Robert Honeysett, Sainsbury's Horticultural Manager, said: "Our research reveals there's a significant gap between what young people think of farming, and some of the jobs that are available today. We're passionate in playing our part to support the future of British farming, and help attract young people into the industry.
"A third of those surveyed [31%] assume they need a family connection to break into the sector, which isn't the case. We hope our apprenticeship programme will help show that there are a number of alternative routes into farming, and we'd encourage school leavers and young professionals to consider it. It's one of the most dynamic industries in the UK to work in".
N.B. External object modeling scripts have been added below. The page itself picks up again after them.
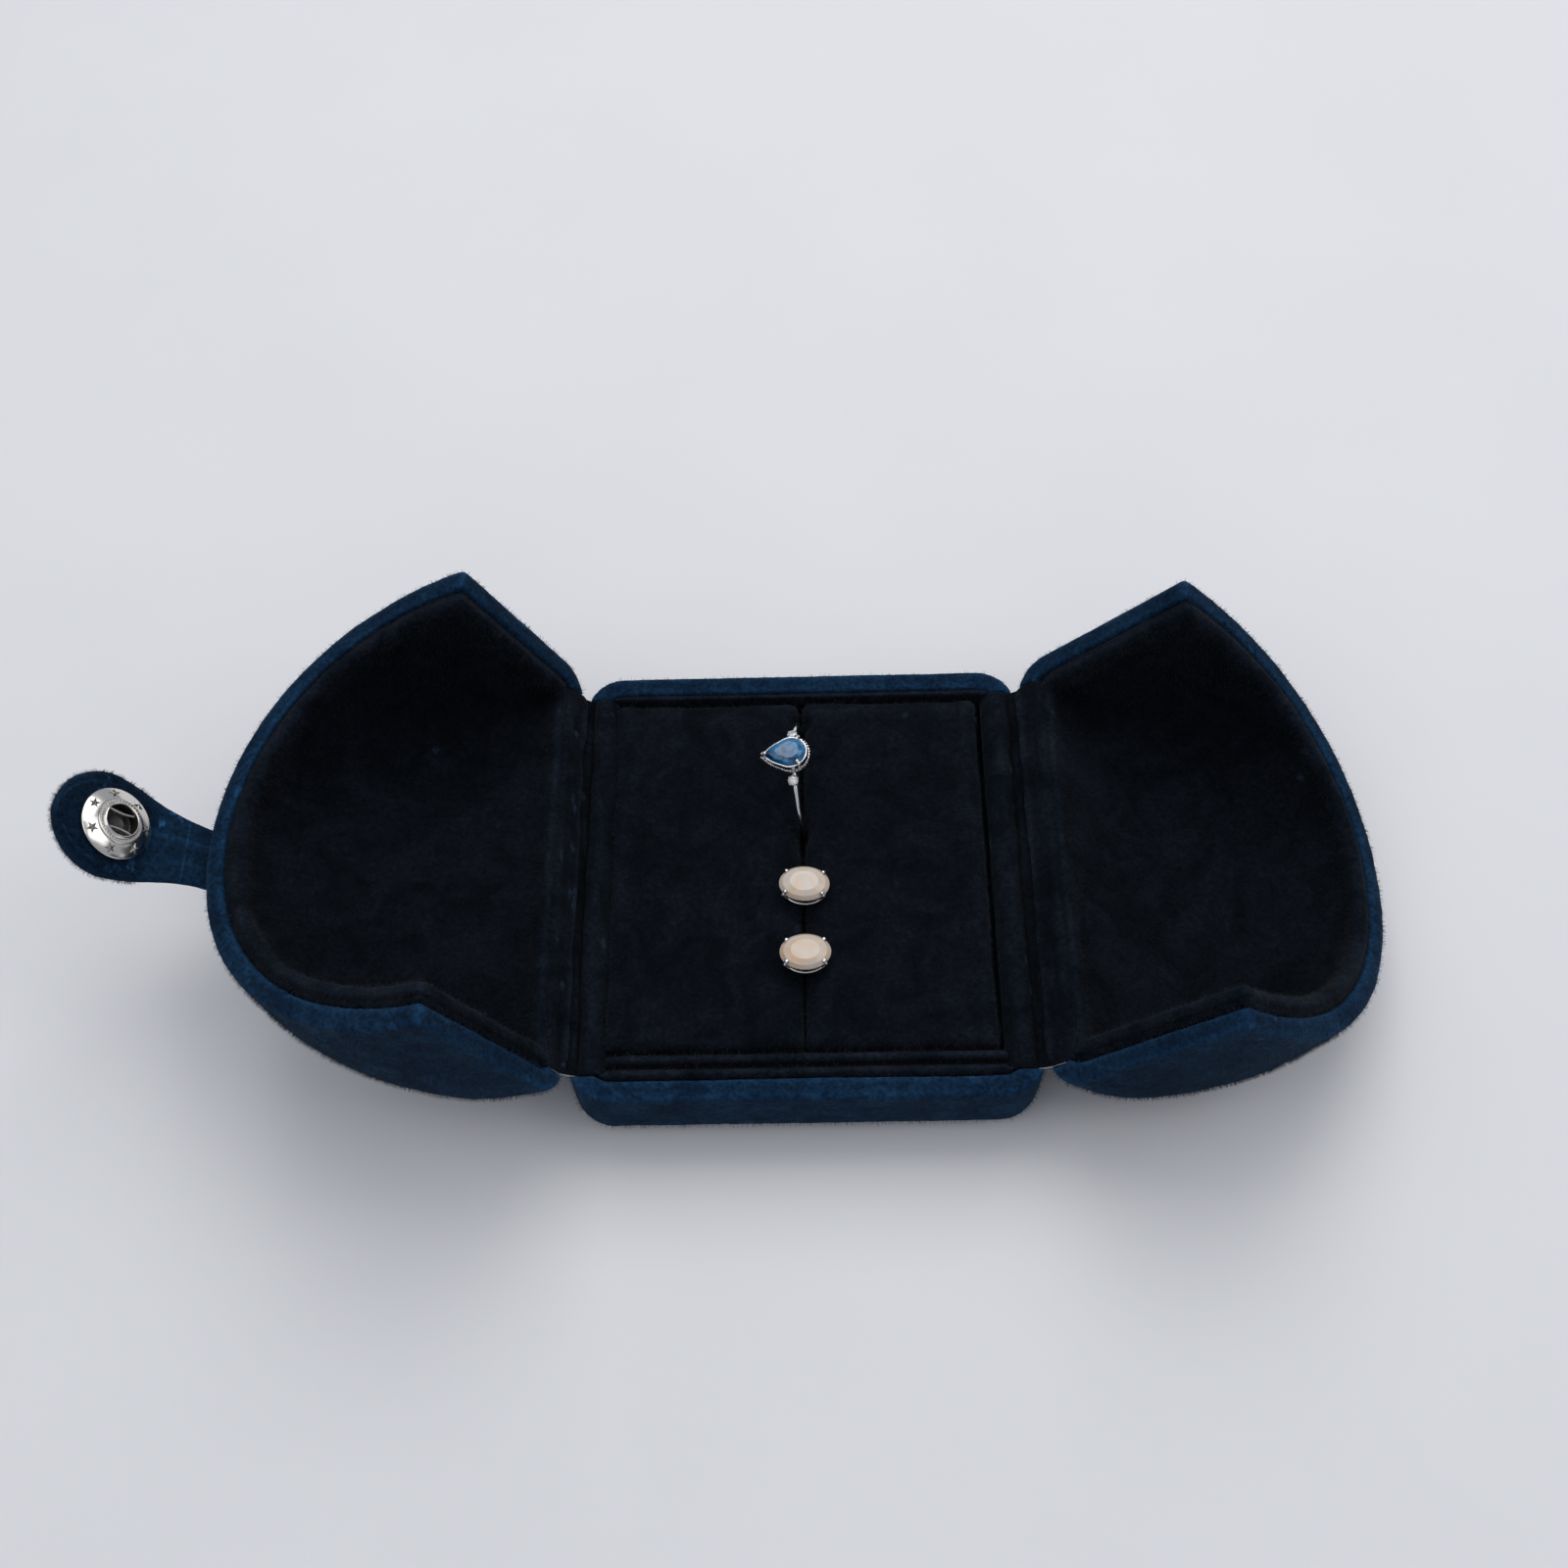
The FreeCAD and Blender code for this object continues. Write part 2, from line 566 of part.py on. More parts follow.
def stud():
    """Flange, neck and ball."""
    flange = [(0, 0.1), (4.6, 0.1), (5.0, 0.3), (4.9, 0.6), (3.6, 0.95)]
    neck = [(STUD_NECK_R, 1.0), (STUD_NECK_R, 1.98)]
    ball = [(STUD_BALL_R, 2.3), (STUD_BALL_R, 2.6), (STUD_BALL_R - 0.45, 2.95), (0, 3.0)]
    return stud_place(revolved(flange + neck + ball))


def stud_rivet():
    """Plate behind the shell and the pin that holds the stud."""
    low, high = RIVET_PLATE_LOW, RIVET_PLATE_HIGH
    edge = RIVET_PLATE_R - 0.2
    plate = [(0, low), (edge, low), (RIVET_PLATE_R, (low + high) / 2), (edge, high)]
    pin = [(RIVET_R, high), (RIVET_R, GLUE), (0, GLUE)]
    return stud_place(revolved(plate + pin))


def stud_clearance():
    """Hole for the rivet through the velvet and the shell."""
    length = 2 * SHELL_IN
    return stud_place(cylinder(RIVET_R + RIVET_ROOM, Vector(0, 0, -length), UP, length + COVER))


def rivet_pocket():
    """Room for the rivet's plate in the foam and the lining."""
    low = RIVET_PLATE_LOW - 0.15
    return stud_place(cylinder(RIVET_PLATE_R + 0.2, Vector(0, 0, low), UP, SHELL_IN + COVER + low + 1.6))


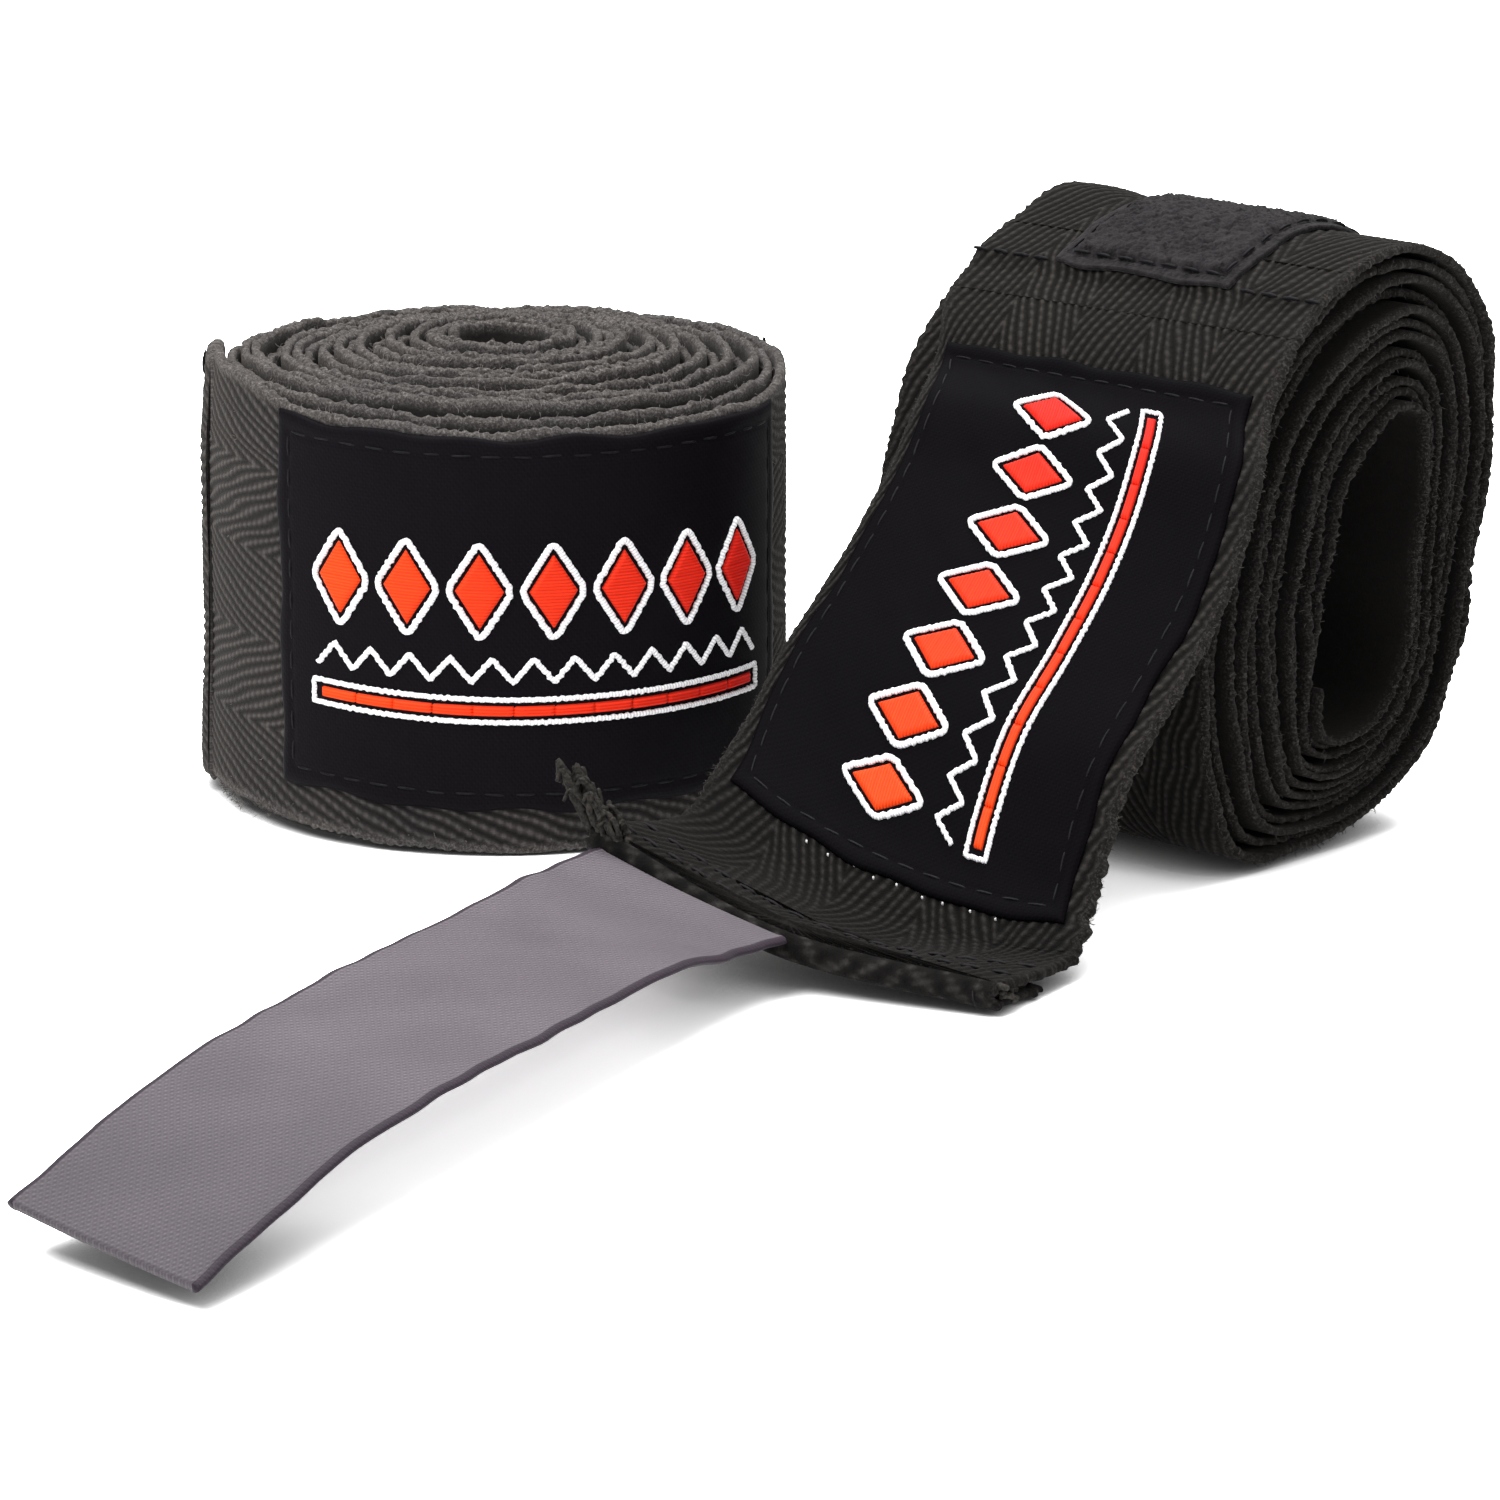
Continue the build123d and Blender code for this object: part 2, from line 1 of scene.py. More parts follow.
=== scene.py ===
import bpy
import math
import numpy as np
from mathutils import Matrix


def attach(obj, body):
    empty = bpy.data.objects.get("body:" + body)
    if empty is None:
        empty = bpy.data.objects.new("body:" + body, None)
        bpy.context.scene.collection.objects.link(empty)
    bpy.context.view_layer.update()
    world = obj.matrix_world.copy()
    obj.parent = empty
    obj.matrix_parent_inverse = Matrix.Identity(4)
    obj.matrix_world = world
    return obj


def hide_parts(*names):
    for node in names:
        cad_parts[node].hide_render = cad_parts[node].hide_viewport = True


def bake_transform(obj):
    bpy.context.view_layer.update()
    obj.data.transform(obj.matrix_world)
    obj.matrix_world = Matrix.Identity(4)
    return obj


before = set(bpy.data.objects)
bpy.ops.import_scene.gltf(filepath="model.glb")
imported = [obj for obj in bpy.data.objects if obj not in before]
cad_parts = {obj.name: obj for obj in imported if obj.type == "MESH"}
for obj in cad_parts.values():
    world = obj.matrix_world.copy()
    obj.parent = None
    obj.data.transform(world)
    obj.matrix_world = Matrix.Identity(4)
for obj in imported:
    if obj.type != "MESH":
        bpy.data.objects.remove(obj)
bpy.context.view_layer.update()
RNG = np.random.default_rng(7)

# ------------------------------------------------------------------ sizes, mm
BAND_W, BAND_T = 50.0, 1.2
R_OUT, R_CORE, PITCH, A_END = 33.3, 6.2, 1.50, -94.0
LABEL_W, LABEL_T = 42.5, 0.45
LAB_A0, LAB_A1 = -47.0, 70.0
PATCH_A0, PATCH_A1, PATCH_W, PATCH_T = 112.0, 178.0, 25.0, 1.5
TAPE_W = 25.0
YAW = 43.0
OB = np.array([66.15, -22.79, 0.0])
B_TURNS = 12
OUTER = [(-4.4, 1.6), (-9.1, 10.1), (-11.1, 21.8), (-9.9, 33.0), (-6.7, 45.6), (-1.1, 56.2), (10.8, 64.7),
         (23.9, 67.8), (34.2, 64.0), (40.4, 56.6), (42.0, 44.2), (40.2, 29.7), (37.4, 17.9), (32.2, 8.5),
         (22.5, 2.6), (8.5, 0.0)]
CORE = [(10.2, 15.5), (11.4, 23.3), (12.6, 31.0), (14.7, 38.7), (18.6, 44.6), (23.5, 48.2), (27.6, 47.0),
        (28.2, 42.0), (27.6, 35.0), (27.2, 27.9), (26.6, 20.5), (23.5, 15.3), (17.5, 12.6), (12.5, 12.9)]
TAIL = [(64.8, -33.6, 47.9, 41.2, -2.6), (62.5, -38.0, 42.0, 40.0, -3.9), (59.4, -42.6, 36.1, 38.9, -5.2),
        (54.9, -48.0, 29.1, 39.2, -6.2), (50.0, -53.3, 22.5, 39.4, -7.3), (46.8, -58.3, 15.9, 37.6, -9.4),
        (44.9, -62.4, 11.2, 36.3, -11.2), (43.0, -66.3, 7.6, 35.9, -11.8)]
LAB_S0, LAB_S1 = 12.3, 76.3
LAB_UP = 1.3
LAB_HB = 22.25
HL, HM, HR = np.array([12.0, -69.5, 13.2]), np.array([31.5, -83.2, 5.7]), np.array([54.3, -93.2, 2.7])
TAPE = [(-3.0, 23.2, -75.9, 8.0, 33.0, -15.5), (0, 21.9, -78.6, 8.4, 32.3, -15.0), (12, 16.6, -89.6, 9.6, 31.5, -11.8),
        (25, 11.7, -100.6, 10.9, 31.1, -8.3), (37, 6.4, -111.9, 11.4, 31.6, -6.5), (50, 0.8, -123.0, 11.6, 32.5, -6.5),
        (62, -5.1, -134.0, 11.5, 33.8, -6.2), (75, -11.2, -144.9, 11.0, 35.3, -5.5), (87, -17.7, -155.4, 9.5, 37.3, -4.5),
        (100, -24.1, -165.6, 6.6, 39.3, -5.6), (112, -30.3, -175.6, 3.4, 41.0, -6.5)]
T_FLEX = 52.0
HB = BAND_T / 2
SQ = math.sqrt


# ------------------------------------------------------------------ helpers
def hermite(x, xs, ys):
    """Smooth interpolation of rows ys at positions x (both may be arrays)."""
    xs = np.asarray(xs, float)
    ys = np.asarray(ys, float)
    m = np.gradient(ys, xs, axis=0)
    x = np.clip(np.asarray(x, float), xs[0], xs[-1])
    i = np.clip(np.searchsorted(xs, x, side="right") - 1, 0, len(xs) - 2)
    h = xs[i + 1] - xs[i]
    t = (x - xs[i]) / h
    if ys.ndim > 1:
        t = t[..., None]
        h = h[..., None]
    return ((2*t**3 - 3*t*t + 1) * ys[i] + (t**3 - 2*t*t + t) * h * m[i]
            + (-2*t**3 + 3*t*t) * ys[i + 1] + (t**3 - t*t) * h * m[i + 1])


def rest_on_floor(P):
    """Cloth that would dip under the floor is laid flat on it."""
    z = P[..., 2]
    P[..., 2] = np.where(z < 0.3, 0.3 * np.exp((np.minimum(z, 0.3) - 0.3) / 0.3), z)
    return P


def unit(v):
    return v / np.maximum(np.linalg.norm(v, axis=-1, keepdims=True), 1e-12)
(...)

Elizabeth Truss, Environment Secretary, said: "Food and farming is vital to Britain's future, already contributing £100bn a year to the economy. The people who give this industry its extraordinary energy are some of the most innovative in the world and we want more young people to see food and farming as an attractive career.
"Over the next few years we will open up more opportunities for young people by trebling the number of apprenticeships across the sector. We hope to see more leading businesses, like Sainsbury's, providing our next generation of farmers with the skills, confidence and opportunities to grow our industry".
Liam Walker, Apprentice at one of Sainsbury's tomato suppliers, Cornerways Nursery, said: "I'd never previously considered growing tomatoes as a potential career path but I've been very surprised about what this role actually involves. From needing to know how to run a business and market a product, I've also been using my digital skills much more than I expected, for example to control the glasshouse through a modern computer system. I think a lot of people my age don't realise just how varied roles in this sector really are".